Wearable, fast-response, and efficient displays are suitable to enjoy the AR and VR world. The most promising candidate is micro-LED displays. The current liquid-crystal displays have white LEDs as the backlight. The white LEDs themselves are efficient. However, when a display creates red (R) color from the white backlight, two-thirds (G&B parts) of light energy is wasted. If each pixel consists of efficient RGB micro-LEDs, such micro-LED displays realize not only energy-saving but also weight-light, flexible, fast-response. The necessary key technologies to achieve such displays are energy-efficient red micro-LEDs and the time-efficient chip-transfer method. To solve those issues, the development of efficient InGaN-based red micro-LEDs is crucial. AlInGaP-based red LEDs are efficient in the standard size, but their efficiency drops rapidly with decreasing device size. On the other hand, InGaN-base red LED keeps its efficiency even at the micro-LED sizes. Also, the material of InGaN is the same material system with blue and green micro-LEDs. The integration of InGaN-based RGB micro-LEDs will realize efficient RGB chip transfer from wafers to display panels. In this seminar, I am going to explain the state-of-the-art semiconductor epitaxy for such efficient red LEDs and device fabrication methods for micro-LEDs from ECO Device Lab at KAUST.

Brief Biography

Kazuhiro Ohkawa is a professor of Electrical and Computer Engineering, Computer, Electrical and Mathematical Sciences and Engineering (CEMSE) division at King Abdullah University of Science and Technology (KAUST).
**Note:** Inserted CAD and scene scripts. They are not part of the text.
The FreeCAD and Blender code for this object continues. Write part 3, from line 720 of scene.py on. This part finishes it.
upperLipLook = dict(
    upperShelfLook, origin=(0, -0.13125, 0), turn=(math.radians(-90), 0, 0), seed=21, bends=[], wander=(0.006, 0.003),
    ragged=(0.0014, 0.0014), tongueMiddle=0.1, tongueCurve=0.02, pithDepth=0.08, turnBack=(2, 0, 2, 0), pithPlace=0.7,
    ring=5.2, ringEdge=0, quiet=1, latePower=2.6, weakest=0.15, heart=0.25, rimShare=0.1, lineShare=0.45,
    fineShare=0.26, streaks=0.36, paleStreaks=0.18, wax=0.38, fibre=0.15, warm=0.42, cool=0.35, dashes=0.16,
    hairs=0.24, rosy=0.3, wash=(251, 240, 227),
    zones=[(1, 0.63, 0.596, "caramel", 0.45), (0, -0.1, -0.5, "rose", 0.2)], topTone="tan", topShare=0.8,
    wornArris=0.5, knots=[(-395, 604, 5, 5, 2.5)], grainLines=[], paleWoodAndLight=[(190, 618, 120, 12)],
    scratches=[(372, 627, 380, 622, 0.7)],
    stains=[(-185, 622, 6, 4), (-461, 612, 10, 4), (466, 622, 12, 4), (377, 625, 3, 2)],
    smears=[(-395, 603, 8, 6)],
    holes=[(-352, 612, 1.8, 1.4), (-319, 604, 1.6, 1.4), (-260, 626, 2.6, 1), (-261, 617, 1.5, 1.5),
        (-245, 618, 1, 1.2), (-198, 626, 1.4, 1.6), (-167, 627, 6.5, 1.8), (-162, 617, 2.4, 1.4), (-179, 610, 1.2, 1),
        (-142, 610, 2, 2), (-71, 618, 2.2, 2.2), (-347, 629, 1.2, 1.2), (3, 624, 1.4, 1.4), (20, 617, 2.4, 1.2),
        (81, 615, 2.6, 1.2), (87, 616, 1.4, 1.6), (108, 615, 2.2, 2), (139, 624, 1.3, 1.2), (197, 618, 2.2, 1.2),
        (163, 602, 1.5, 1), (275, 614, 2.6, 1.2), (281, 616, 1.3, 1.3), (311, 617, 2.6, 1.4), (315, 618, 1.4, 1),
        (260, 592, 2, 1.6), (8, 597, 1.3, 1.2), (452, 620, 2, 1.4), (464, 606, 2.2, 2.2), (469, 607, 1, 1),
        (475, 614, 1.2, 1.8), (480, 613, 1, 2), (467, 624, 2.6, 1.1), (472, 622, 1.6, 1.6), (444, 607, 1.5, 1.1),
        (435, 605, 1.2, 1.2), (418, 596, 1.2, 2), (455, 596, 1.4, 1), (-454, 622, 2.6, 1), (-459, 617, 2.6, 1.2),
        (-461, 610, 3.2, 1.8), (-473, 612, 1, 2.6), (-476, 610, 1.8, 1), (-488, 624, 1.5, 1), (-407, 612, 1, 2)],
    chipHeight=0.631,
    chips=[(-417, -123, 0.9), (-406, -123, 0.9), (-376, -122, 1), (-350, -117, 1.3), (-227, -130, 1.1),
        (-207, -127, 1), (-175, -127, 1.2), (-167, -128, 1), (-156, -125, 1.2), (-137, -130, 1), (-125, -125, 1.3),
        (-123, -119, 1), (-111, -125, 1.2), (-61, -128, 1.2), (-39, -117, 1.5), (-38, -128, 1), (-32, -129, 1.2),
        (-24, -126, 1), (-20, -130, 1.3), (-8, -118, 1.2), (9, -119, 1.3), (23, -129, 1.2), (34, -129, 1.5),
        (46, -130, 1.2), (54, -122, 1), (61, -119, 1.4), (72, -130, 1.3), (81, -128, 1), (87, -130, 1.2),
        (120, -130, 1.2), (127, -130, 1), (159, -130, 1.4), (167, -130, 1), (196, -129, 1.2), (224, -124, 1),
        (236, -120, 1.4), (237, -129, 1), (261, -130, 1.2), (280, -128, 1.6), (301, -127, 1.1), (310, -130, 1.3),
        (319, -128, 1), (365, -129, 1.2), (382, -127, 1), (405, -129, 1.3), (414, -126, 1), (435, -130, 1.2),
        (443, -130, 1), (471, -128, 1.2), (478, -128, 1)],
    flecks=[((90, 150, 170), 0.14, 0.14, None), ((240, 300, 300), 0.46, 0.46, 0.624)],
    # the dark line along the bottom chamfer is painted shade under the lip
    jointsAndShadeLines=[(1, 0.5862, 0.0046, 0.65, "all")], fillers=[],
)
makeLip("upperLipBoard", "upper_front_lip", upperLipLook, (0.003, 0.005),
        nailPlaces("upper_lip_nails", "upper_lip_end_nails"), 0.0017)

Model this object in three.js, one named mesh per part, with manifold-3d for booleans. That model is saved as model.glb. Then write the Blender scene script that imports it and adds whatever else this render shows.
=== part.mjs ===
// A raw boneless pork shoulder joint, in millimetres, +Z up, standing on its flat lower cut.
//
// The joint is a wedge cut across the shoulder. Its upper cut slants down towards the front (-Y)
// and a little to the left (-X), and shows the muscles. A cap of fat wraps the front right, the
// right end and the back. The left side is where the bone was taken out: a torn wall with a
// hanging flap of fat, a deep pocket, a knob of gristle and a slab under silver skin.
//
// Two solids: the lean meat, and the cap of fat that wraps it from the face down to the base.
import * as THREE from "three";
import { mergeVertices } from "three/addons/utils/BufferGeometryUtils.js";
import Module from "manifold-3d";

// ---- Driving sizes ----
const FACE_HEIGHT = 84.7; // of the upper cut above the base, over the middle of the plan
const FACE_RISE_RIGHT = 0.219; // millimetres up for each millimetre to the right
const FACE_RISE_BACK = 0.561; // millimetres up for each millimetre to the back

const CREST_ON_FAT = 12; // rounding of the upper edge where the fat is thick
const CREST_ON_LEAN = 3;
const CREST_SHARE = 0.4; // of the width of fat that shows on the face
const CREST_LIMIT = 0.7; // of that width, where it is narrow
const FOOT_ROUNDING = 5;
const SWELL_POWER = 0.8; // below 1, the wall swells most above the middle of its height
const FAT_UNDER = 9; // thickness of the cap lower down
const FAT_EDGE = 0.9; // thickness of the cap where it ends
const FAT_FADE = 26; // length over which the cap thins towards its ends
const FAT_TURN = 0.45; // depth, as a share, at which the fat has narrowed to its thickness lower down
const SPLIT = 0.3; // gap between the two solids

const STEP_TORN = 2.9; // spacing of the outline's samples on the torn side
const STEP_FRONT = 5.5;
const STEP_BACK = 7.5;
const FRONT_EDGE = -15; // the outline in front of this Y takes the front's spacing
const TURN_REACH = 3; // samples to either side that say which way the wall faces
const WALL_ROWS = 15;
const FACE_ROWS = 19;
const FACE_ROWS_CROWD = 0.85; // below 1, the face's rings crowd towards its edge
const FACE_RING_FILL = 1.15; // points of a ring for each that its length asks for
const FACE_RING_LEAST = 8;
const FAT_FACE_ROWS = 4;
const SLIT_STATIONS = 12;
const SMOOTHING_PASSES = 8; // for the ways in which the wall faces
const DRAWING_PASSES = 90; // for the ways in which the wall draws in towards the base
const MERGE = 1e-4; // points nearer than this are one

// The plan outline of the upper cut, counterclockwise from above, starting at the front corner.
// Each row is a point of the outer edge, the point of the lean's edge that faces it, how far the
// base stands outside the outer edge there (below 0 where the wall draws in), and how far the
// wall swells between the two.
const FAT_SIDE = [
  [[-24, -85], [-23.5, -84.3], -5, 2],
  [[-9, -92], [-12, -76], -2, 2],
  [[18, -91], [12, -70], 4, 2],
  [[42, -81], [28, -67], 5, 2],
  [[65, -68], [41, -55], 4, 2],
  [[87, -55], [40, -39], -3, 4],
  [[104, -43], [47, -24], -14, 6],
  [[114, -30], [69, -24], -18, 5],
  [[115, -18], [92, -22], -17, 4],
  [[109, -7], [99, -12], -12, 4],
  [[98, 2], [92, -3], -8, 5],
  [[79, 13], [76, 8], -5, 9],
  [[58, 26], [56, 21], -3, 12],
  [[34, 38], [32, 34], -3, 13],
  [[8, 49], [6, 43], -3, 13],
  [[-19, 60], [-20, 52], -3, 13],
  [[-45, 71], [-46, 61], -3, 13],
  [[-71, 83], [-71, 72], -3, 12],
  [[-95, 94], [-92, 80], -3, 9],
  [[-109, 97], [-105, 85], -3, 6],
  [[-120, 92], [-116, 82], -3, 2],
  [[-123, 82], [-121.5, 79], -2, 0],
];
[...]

Principle investigator of Energy Conversion Devices and Materials (ECO Devices) lab at KAUST. He is a Fellow of the Japan Society of Applied Physics. He is also a professor (lifelong title) of Physics at University of Bremen (Germany), a guest professor at Xiamen University (China), and a visiting professor at Mie University (Japan). He is interested in optical devices and material science. He is familiar with wide-bandgap materials (III-Nitrides and II-VI compounds) and MOCVD & MBE technologies.